En aquel tiempo sonaban algunas voces animadoras que eran para nosotros una invitación asidua a la insurgencia contra la poesía romántica y el liberalismo que unta sus ideas en los chalecos rojos. González Guerrero hería nuestra atención con sus dardos alegres de cazador que, por las tardes, salía a sus excursiones cinegéticas, de las cuales retornaba, cuando menos con un panal de ambrosías absurdas; y mientras nosotros nos quemábamos en los delirios de la oratoria, saludando a donde Justo Sierra que muchos mediodías fue nuestro maravilloso intruso en el refectorio, González Guerrero seguía calladamente su labor, huraño minero de una Guanajuato abscóndita entregado a la dura brega de definirse y decirnos en el primer verso de una estrofa inconclusa el primer desaliento de quien sabe que no se conquista fácilmente la ruta escondida hacia la soledad sonora?
Mientras Leopoldo Kiel nos entretenía con sus pláticas que eran como viajes de circunvalación a las ideas estéticas, Rafael López nos entusiasmaba con sus fiestas de eufonía y color, llevándonos a ver los últimos cisnes que resbalaban en el estanque rubéndarino. Y ya González Guerrero, que se sabía su Góngora y su Marqués de Santillana y ayudaba a estrangular los inútiles animales de la alegoría, nos edificaba con su continencia verbal, su franciscanismo lujosamente austero y la lentitud de sus dádivas.
Y cuando la piedad vistió de una elegancia melancólica los poemas que salieron a vocear el nombre del poeta, el día fue de fiesta para sus amigos, de fiesta de luna, como a las que Juan Ramón Jiménez nos convidaba. Vimos pasar entonces a la pastora de Garcilaso, la ojiverde doncella Melibea, con su tirso de plácemes y el poeta dándole la bienvenida con palabras que habían sido aprendidas en los sueños y que se libraron de la cárcel del verso como el agua que fluctúa entre el margen y el pulso del correr, y que al fin, dueñas de su destino afloran en el canto, salen al encuentro de la poesía.

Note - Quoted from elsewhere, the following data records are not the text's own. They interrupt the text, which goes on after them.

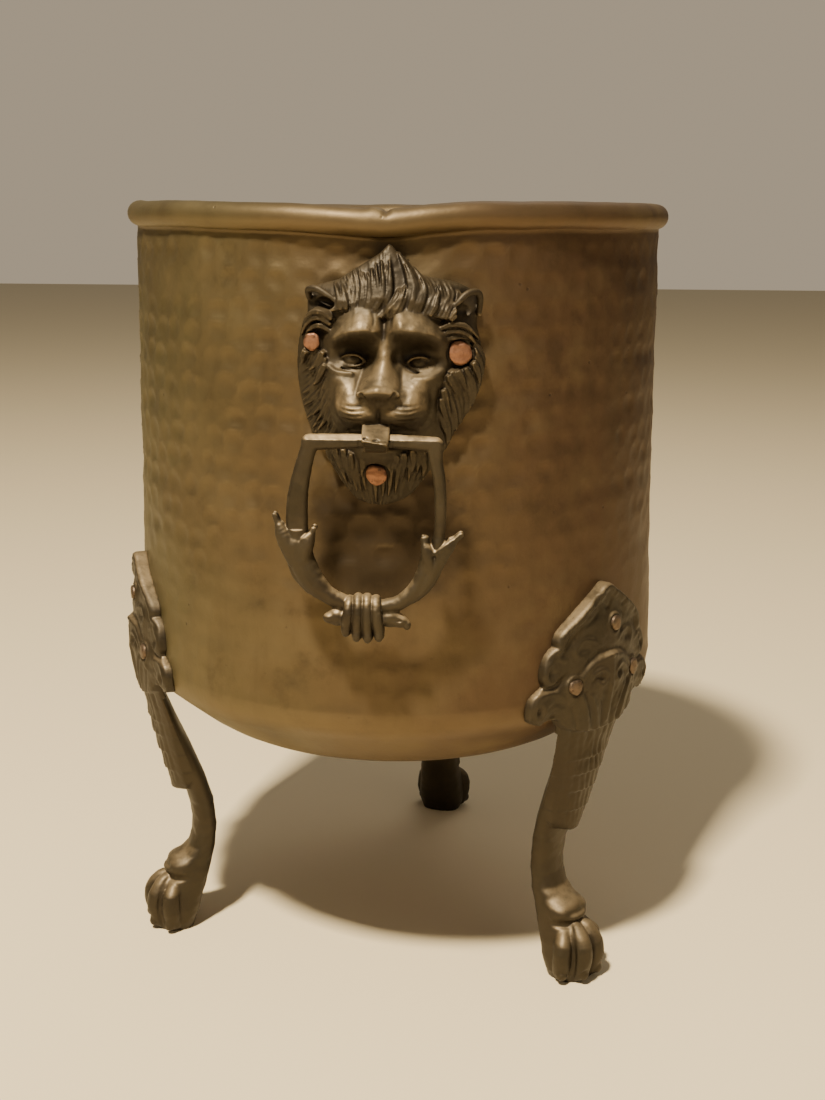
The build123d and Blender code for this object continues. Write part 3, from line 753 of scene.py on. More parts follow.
# combs, lower layers first: guides, locks, width, heights from root to tip, ridges,
# dome, groove, spread of lift, least and most share of the guide that a lock covers
FULL = (0.92, 1.0)
CREST_LOW, CREST_HIGH, CREST_TOP = (8.6, 8.4, 6.8, 3.4), (10.8, 10.8, 9, 6.2), (11.6, 11.8, 10, 7.6)
COMBS = [
    (SIDE_LEFT, 17, 3.6, (7, 6.6, 5.4, 3.6), 2, 0.8, 1.2, 0.8, FULL),
    (SIDE_LEFT, 11, 3.2, (9.6, 8.8, 7.2, 5.4), 2, 1.4, 1.2, 1.4, (0.50, 0.80)),
    (SIDE_RIGHT[:4], 11, 3.4, (7, 6.4, 5.2, 3.6), 2, 1.2, 1.1, 1.2, FULL),
    (SIDE_RIGHT[3:], 11, 3.8, (7.6, 7, 5.8, 3.8), 2, 0.8, 0.7, 0.6, FULL),
    (SIDE_RIGHT, 9, 3.2, (9.4, 8.6, 7, 5.2), 2, 1.3, 1.0, 1.3, (0.45, 0.75)),
    (BEARD, 21, 3.2, (6.6, 6, 5, 3.4), 2, 1.1, 1.3, 0.8, FULL),
    (BEARD, 15, 2.9, (9, 8.2, 7, 5.4), 2, 1.1, 1.1, 0.8, (0.60, 0.90)),
    (BEARD, 11, 2.6, (10.8, 9.8, 8.4, 7), 2, 1.0, 1.0, 0.8, (0.36, 0.62)),
    (CREST_LEFT, 22, 3.3, CREST_LOW, 2, 1.0, 1.2, 0.8, FULL),
    (CREST_RIGHT, 21, 3.3, CREST_LOW, 2, 1.0, 1.2, 0.8, FULL),
    (CREST_LEFT, 15, 2.8, CREST_HIGH, 2, 1.2, 1.2, 1.3, (0.66, 0.94)),
    (CREST_RIGHT, 14, 2.8, CREST_HIGH, 2, 1.2, 1.2, 1.3, (0.66, 0.94)),
    (CREST_LEFT[3:], 6, 2.6, CREST_TOP, 2, 0.8, 0.7, 0.8, (0.80, 0.96)),
    (CREST_RIGHT[:3], 5, 2.6, CREST_TOP, 2, 0.8, 0.7, 0.8, (0.76, 0.92)),
    (FORELOCKS, 5, 1.9, (12.4, 12.8, 12, 10.4), 1, 0.9, 0.5, 0.8, FULL)]

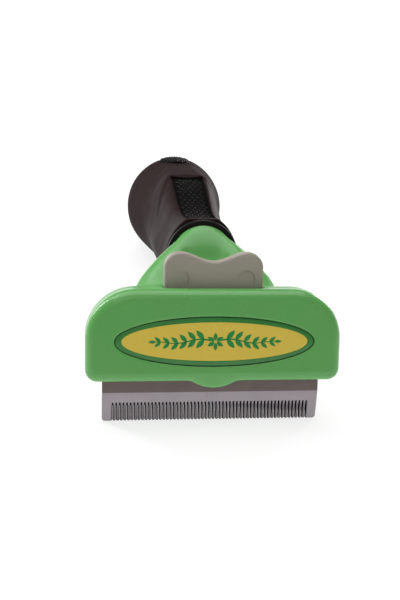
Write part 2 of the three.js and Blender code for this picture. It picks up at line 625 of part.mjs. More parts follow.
function collarRing() {
  const half = COLLAR.length / 2;
  const inner = TANG.radius + GAP;
  const { radius, edge } = COLLAR;
  const profile = [
    [inner, -half],
    [radius - edge, -half],
    [radius, -half + edge],
    [radius, half - edge],
    [radius - edge, half],
    [inner, half],
    [inner, -half],
  ];
  return turned(profile);
}

// ---------------------------------------------------------------- materials and assembly
function finish(color, roughness, metalness) {
  return () => new THREE.MeshStandardMaterial({ color, roughness, metalness });
}

const greenPlastic = finish(0x5fb558, 0.32, 0);
const labelPrint = finish(0xc9b23c, 0.35, 0);
const greyPlastic = finish(0x8b857b, 0.5, 0);
const bladeSteel = finish(0x9a9698, 0.3, 1);
const sheetSteel = finish(0xa8aaad, 0.35, 1);
const springSteel = finish(0x8d9094, 0.35, 1);
const zincSteel = finish(0xb4b6ba, 0.3, 1);
const blackPlastic = finish(0x161515, 0.5, 0);
const brownRubber = finish(0x3c3230, 0.55, 0);
const blackRubber = finish(0x121212, 0.75, 0);

function part(name, shape, makeMaterial) {
  const geometry = toGeometry(shape);
  geometry.computeVertexNormals();
  const mesh = new THREE.Mesh(geometry, makeMaterial());
  mesh.name = name;
  return mesh;
}

function placedScrew(name, shape, x, pointY, z) {
  const mesh = part(name, shape, zincSteel);
  mesh.position.set(x, pointY, z);
  return mesh;
}

const head = new THREE.Group();
head.add(
  part('head_front_shell', headFrontShell(), greenPlastic),
  part('head_rear_shell', headRearShell(), greenPlastic),
  part('label_badge', labelBadge(), labelPrint),
  part('comb_blade', combBlade(), bladeSteel),
  part('ejector_button', ejectorButton(), greyPlastic),
  part('ejector_plate', ejectorPlate(), sheetSteel),
);
for (const [name, side] of [['left', -1], ['right', 1]]) {
  head.add(
    part(`return_spring_${name}`, returnSpring(side), springSteel),
    part(`spring_guide_${name}`, guideRod(side), zincSteel),
    placedScrew(`blade_screw_${name}`, bladeScrew(), side * BLADE_SCREW.x, -3.1, BLADE_SCREW.z),
    placedScrew(`ejector_screw_${name}`, ejectorScrew(), side * EJECTOR_SCREW.x, -0.4, EJECTOR_SCREW.z),
  );
}
for (const { name, x, z } of SHELL_SCREWS) {
  head.add(placedScrew(`shell_screw_${name}`, shellScrew(), x, BACK_Y - 3.2 + GAP - SHELL_SCREW_LENGTH, z));
}

const handle = new THREE.Group();
const tangPoint = TANG_SCREW.headSeat + TANG_SCREW.length;
const tang = placedScrew('tang_screw', tangScrew(), 0, TANG_SCREW.place, tangPoint);
tang.rotation.x = -Math.PI / 2;
handle.add(
  part('collar_ring', collarRing(), blackPlastic),
  part('handle_core', handleCore(), blackPlastic),
  part('handle_grip', handleGrip(), brownRubber),
  part('grip_insert_top', gripInsertTop(), blackRubber),
  part('grip_insert_end', gripInsertEnd(), blackRubber),
  tang,
);
handle.rotation.x = THREE.MathUtils.degToRad(COLLAR.slope);
handle.position.set(0, COLLAR.y, COLLAR.z);
head.add(handle);

// The tool leans until the line from the tips to the bulb's underside is level.
const bulbY = COLLAR.y + BULB.centre * Math.cos(handle.rotation.x) - BLADE.thickness;
const bulbZ = COLLAR.z + BULB.centre * Math.sin(handle.rotation.x) - BLADE.tipZ;
const lean = Math.atan2(bulbZ, bulbY) - Math.asin(BULB.radius / Math.hypot(bulbY, bulbZ));
head.rotation.x = -lean;

const tool = new THREE.Group();
tool.add(head);
const extent = new THREE.Box3().setFromObject(tool, true);
head.position.set(0, -(extent.min.y + extent.max.y) / 2, -extent.min.z);

export default tool;
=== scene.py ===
"""Looks of the deshedding tool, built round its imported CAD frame.

Shapes are worked out in millimetres in two frames of the tool's own. In the head frame x runs across
the blade, y from the face towards the handle and z up the face. In the handle frame y runs along the
handle from the collar and z is square to it. Both are turned into the row frame, in metres.
"""

import json
import math

import bmesh
import bpy
import numpy as np
from mathutils import Matrix, Vector


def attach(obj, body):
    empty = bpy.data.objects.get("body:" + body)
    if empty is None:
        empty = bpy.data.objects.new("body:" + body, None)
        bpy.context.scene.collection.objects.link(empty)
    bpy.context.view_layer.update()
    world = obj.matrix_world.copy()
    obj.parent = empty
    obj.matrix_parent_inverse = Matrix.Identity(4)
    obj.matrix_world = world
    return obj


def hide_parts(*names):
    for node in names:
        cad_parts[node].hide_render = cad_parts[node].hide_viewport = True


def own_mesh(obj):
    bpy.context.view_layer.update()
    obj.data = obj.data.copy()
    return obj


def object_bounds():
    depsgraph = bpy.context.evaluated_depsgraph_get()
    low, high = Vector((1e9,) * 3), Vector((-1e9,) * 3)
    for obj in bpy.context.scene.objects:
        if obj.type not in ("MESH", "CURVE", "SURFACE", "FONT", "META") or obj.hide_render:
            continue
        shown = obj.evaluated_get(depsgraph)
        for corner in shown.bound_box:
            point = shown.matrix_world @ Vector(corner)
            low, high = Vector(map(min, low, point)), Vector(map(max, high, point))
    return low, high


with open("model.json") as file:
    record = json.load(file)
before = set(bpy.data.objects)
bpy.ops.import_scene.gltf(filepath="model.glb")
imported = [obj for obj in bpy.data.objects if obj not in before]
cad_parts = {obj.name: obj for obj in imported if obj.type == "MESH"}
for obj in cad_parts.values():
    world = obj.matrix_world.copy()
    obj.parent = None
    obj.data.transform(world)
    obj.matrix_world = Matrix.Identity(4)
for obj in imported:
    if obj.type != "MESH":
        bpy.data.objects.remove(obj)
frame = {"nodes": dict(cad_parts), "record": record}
cad_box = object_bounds()

# ---- dimensions, millimetres
HEAD_HALF, HEAD_BOTTOM, HEAD_TOP = 38.75, 1.1, 29.05
TOP_RADIUS, BOTTOM_RADIUS = 15.0, 3.7
FACE_Y, FACE_MOUNT_Z, BACK_Y = -7.1, 24.0, 8.3
FACE_FILLET, BACK_FILLET = 3.0, 5.8
OUTLINE_SPACING, CORNER_BLEND = 1.1, 1.6
SHELL_WALL = 2.0
CAVITY_STEP, CAVITY_FRONT, CAVITY_BACK, CAVITY_TAPER = -1.9, -4.4, 5.9, 0.2
PARTING = 0.15  # half the gap between the two shells
# the shells' edges at the gap, rounded, as (distance from the gap's middle, inset)
PARTING_EDGE = [(0.42, 0), (0.3, 0.03), (0.2, 0.12), (PARTING, 0.28)]

LABEL_HALF = (30.0, 7.35)
LABEL_FIELD = (28.1, 5.85)
LABEL_Z = 13.5
RECESS_HALF = (30.3, 7.65)
RECESS_FLOOR = -5.9
LABEL_FRONT, LABEL_BACK = -6.72, -6.2
RECESS_LIP, RECESS_LIP_END = 0.34, 0.38
STEM_START, STEM_END, STEM_WAVE, STEM_SWAY = 1.6, 18.2, 17.5, 0.75
LEAF_PAIRS, FIRST_LEAF, LEAF_SPACING = 6, 3.4, 2.6
TONGUE_DROP, TONGUE_RADIUS, TONGUE_HALF, TONGUE_HOLLOW = 2.15, 11.9, 9, 0.35  # the tab over the blade

BLADE_HALF, BLADE_TOP, BLADE_FLAT, BLADE_TIP = 33.5, 6.0, -3.4, -12.7
BLADE_THICK, TIP_THICK = 2.8, 0.45
SLOTS, SLOT_PITCH, SLOT_WIDTH, SLOT_LENGTH = 56, 1.1, 0.53, 6.1
SLOT_BACK_WIDTH, SLOT_RUNOUT = 0.06, 1.2
BLADE_CORNER, TOOTH_ROUND, TOOTH_BACK_ROUND = 0.9, 0.18, 0.32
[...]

"Mañana será un día con cimientos firmes, fundado en corazones vivos?" El augurio se cumple ahora que sobre ellos el poeta forja este altar de Dios, al cual se acerca temeroso de no repetir con integridad el mensaje que se le confiara: y si el temor le había obligado a esquivar el pregón del tipógrafo, fue porque las cosas del Amor son sagradas y sólo es posible ponerles el traje de feria de la publicidad, cuando se está en estado de gracia y la novia tiene un nombre universal, porque ella ha dado la medida y el ritmo del poema.
González Guerrero fue al monte en busca de la clara alegría y he aquí que sus desposorios con la amada realizan la perfección de un anhelo. Es el milagro del amor, que hace que la poesía esté "como en el día que voló la paloma del Diluvio". El amor no envejece, porque está siempre en movimiento, renovándose entre la técnica del filarmónico y la emoción sin fecha. Poesía de medio tono la de González Guerrero, que halló su natural ambiente en el romance, y que se libra de las impurezas de lo superfluo, y del ademán que nació sin brazos como una imagen en un caos de luces y perfiles. Humilde poesía que sin querer explicarlos la esencia sutil de las cosas, logra ser una flor de lumbre que se perpetúa entre las primeras fogatas del otoño plácido.
Canción pura, rosa impávida en el temblor de alabastro del aire, todo este libro -égloga de aire verde y miel antigua- tiene motivos de canción como una fiesta. Y es fiesta para los amigos del poeta, que no por tardía dejaron de ser convidados para admirar desde los sitiales de la víspera la montaña en que "labró el silencio su nido de cristal". Poesía en sí, verso maduro, recolección a tiempo, cuando el poeta ha dejado de perseguir en épicas escapatorias, a las hadas ariscas, y por eso sus cantos se ciñen al canto llano y sus piedras de altar semejan rostros que han sido cincelados por el viento fino de las cumbres.
Publicado en "Revista de Revistas" en junio de 1931.